The season of comedy has recently concluded, those two weeks in the late winter when the S.F. Sketchfest occurs. Fortunately, one of the venues this year was the Dark Room, two blocks from home.
I bought tickets for Friday and Saturday night three weeks in a row (before I realized how broke I was) and particularly enjoyed Moshe Kasher and Brent Weinbach, and Dry Hump. There was also a darling woman who played the ukulele and sang a song about her favorite letter: U. She announced one song by saying, “Here’s another hit I wrote,” and reassured us a bit later, “Now we’re going to have less talk, more rock.”
There was also a woman Tom didn’t like because she talked about her pubic hair, which he thought was gross, and I didn’t like because she kept calling the people in the front row “bitches.”

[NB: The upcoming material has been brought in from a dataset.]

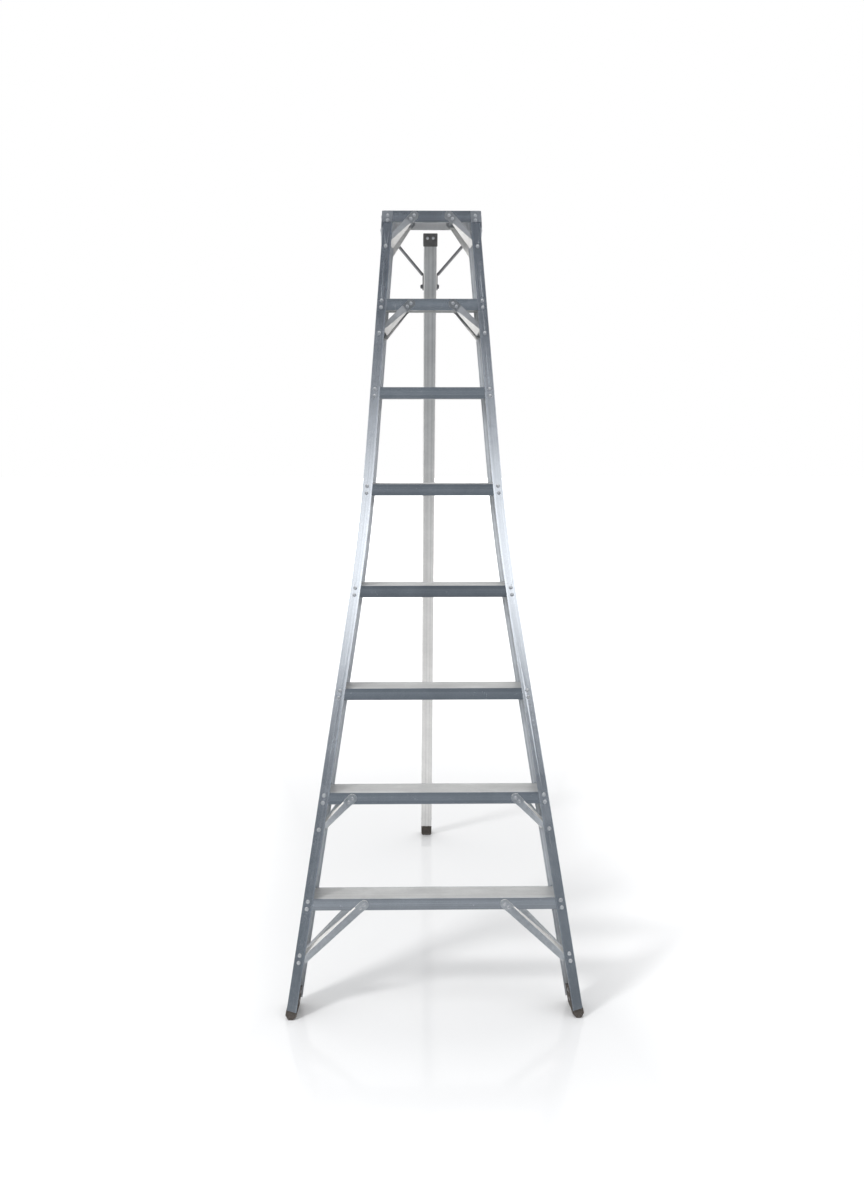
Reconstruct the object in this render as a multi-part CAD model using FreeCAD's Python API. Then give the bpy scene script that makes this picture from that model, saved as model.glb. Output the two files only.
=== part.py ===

In addition, there was “a straight guy who talks like a gay guy who talks like a black woman,” whose name was something like DeBrookashawn, though not that, because I can’t find that online; he was always referred to as “DeBrookashawn, y’all.”
There were improv groups of more and less talent; I thought Crisis Hopkins were particularly gifted.
A couple of weeks ago, I finally made it back to a volunteer night at the Bike Coalition, and the next night I went out to stand in the street on Valencia and hold up a sign publicizing a rally the next morning to protest the city’s idea of removing a stretch of bike lane where motorists keep turning in front of cyclists to get onto the freeway, and hitting some of them.
The city’s idea was that if bikes and cars used the same lane, ergo the cars wouldn’t turn in front of the bikes, and in theory, I quite agree, but the Bike Coalition feels that removing any bike lane is a step in the wrong direction. They also predicted that, even in the narrower space, cyclists would still try to squeeze along next to the cars, and they’re probably right about that, so, on the whole, until cyclists understand they are safer in the center of any lane that is less than fourteen feet wide, it probably is best to keep the bike lane, and a judge did end up nixing the city’s plan, so yay for us yet again.
The Bike Coalition now has more than 10,000 members, making us the largest local bicycle advocacy group in the country, even including NYC, which has many more inhabitants. And every one of us is an impassioned activist, or so it seems.
We were rich in protests that week: you had your choice of protesting the bike lane removal, the attack on Palestinians by Israel, or the shooting of Oscar Grant by BART police, and probably a couple of other things. Much protesting equals many helicopters overhead.
It’s proving to be practically a full-time job keeping my ants in peak form: they’re floating in Hammett’s water bowl, they’re walking on the bar soap, they’re strolling on the stove top. Liquid soap is very bad for ants, causing them to disintegrate in short order, which I’m sure is not a pleasant way to go, probably something like being submerged in a barrel of acid by an associate of John Gotti.
My mother says she truly felt at home in her and my father’s new house when she was sitting in what they call “the tiled room” and saw a spider making its way down the wall. She said she had been thinking of bringing some spider egg sacs from the old house so she could have the same spiders at the new house.
I was getting ready to break it to her gently that the spiders that came out of the sacs wouldn’t be the exact same spiders, but their descendants—uh oh, Alzheimer’s?—but of course it turned out she meant the same types of spiders.
One day my mother and I were conversing via email when I realized—crud!—I’d forgotten to bring a container of steamed Brussels sprouts to work. I'd left them sitting on the counter at home and supposed that, by the time I got home, the container would be full of ants.
My mother wrote, “That was kind of the ants (if they did) to eat the Brussels sprouts, so now you don't have to eat them. Ants are our friends and sisters, as someone once said. Maybe ‘Brussels sprouts’ was a typo: did you mean Crème Brûlée?”
(When I was a teenager and complaining about a spider being near me as I sat in the sun in our backyard, my mother advised me that spiders are our friends and sisters.)
I wrote back, “I don’t mind if the ants eat my sprouts (I don’t know yet if they did; I’ll see when I get home), but since I’m sworn to let no ant die in my apartment, it means I have the project of relocating a lot of ants so I can wash the container.”
Now my mother was frankly concerned. “WHY do you eat Brussels sprouts?”
“Because they’re yummy and green,” I said into the phone; the gravity of the situation had required switching to an even more immediate medium of communication.
“They are not yummy, and this is not the way you were raised. It’s like if you have a child you raise to be Lutheran and then they grow up and say they’re Catholic. This is a major philosophical difference,” my mother fretted.
We were unable to settle the question of whether, objectively speaking, Brussels sprouts are good or bad, but I can tell you that ants don’t care for them, not one little bit.
1 comment:
Put me down in the Brussels sprout camp.